One feature of the film is the supine compliance of the US media. When the United Nations condemned the invasions, this was not even noted on NBC. CBS was slightly better – granting 10 seconds of coverage. The Washington Post, the New York Times, the Los Angeles Times, and the Wall Street Journal all uncritically reported the government explanation for the invasion. Anyone watching recent media coverage in support of Israel should be able to see the similarities.

Some reviews have accused The Panama Deception of being biased, as if any documentary is not representative of a certain point of view. This film acknowledges its standpoint, which is surely better than claiming to be neutral but only reporting what you are told from on high. The film makes the case for the prosecution, and some of its star witnesses, like General Maxwell Thurman, openly admit that the aim of the mission was not to arrest Noriega but to overthrow the country.
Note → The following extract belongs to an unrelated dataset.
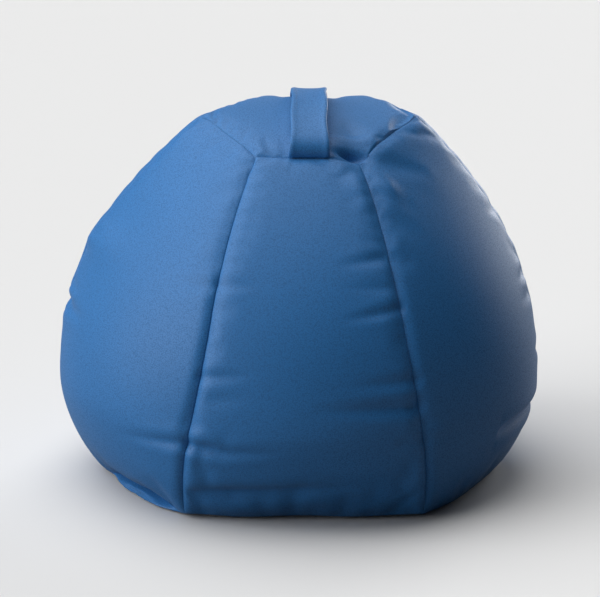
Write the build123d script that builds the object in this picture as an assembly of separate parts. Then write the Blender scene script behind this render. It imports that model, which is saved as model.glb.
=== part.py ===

At a Q&A after tonight’s showing, director Barbara Trent expressed surprise that they were able to leave the building following their interview with Thurman, let along publish his words. She underestimates the arrogance of power. Thurman told the truth because he did not believe that anyone will challenge the power structures which sustain him. Hopefully films like this, and the mobilisations from below from 1989 till today will prove him wrong.